The problem: Check every line below for the word "Identity" and show those that hold it.

[BEGIN Given information]

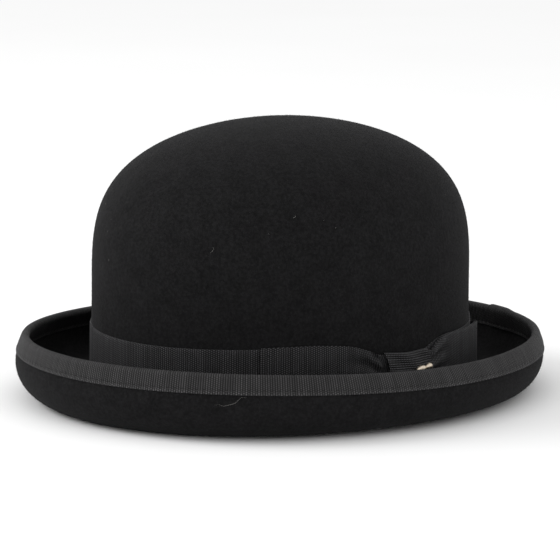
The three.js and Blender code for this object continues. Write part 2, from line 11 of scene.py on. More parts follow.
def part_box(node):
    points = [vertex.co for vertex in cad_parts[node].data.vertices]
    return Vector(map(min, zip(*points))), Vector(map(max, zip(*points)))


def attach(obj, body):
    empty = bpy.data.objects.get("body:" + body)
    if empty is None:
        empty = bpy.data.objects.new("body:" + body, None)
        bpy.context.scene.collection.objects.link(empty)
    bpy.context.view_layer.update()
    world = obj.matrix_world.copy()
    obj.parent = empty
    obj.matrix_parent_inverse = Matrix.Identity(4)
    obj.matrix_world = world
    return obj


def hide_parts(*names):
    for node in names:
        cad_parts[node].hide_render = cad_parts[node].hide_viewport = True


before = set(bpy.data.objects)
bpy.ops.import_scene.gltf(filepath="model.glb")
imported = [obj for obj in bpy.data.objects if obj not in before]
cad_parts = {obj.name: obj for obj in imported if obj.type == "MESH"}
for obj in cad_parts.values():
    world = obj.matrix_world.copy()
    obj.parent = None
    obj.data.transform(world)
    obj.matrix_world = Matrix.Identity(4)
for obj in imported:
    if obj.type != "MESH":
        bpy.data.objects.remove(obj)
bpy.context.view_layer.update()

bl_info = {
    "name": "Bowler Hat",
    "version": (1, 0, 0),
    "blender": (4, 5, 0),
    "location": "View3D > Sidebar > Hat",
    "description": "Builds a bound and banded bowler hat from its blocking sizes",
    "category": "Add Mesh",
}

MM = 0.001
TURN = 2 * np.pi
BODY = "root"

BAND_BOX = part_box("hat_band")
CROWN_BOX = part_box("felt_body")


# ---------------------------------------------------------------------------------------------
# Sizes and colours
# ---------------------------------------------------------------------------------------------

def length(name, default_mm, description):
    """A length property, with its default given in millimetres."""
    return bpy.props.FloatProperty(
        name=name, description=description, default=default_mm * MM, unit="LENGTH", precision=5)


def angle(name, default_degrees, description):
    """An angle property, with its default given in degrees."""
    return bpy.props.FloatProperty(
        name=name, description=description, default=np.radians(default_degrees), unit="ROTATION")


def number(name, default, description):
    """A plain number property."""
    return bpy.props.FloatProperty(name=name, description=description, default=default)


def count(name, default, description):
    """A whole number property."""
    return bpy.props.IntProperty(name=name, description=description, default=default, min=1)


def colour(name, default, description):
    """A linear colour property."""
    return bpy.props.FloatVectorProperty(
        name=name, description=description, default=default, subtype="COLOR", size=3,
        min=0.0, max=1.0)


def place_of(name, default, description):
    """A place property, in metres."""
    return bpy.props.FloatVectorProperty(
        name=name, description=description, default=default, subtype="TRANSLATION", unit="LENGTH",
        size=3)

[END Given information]

Exercise solution:
    obj.matrix_parent_inverse = Matrix.Identity(4)
    obj.matrix_world = Matrix.Identity(4)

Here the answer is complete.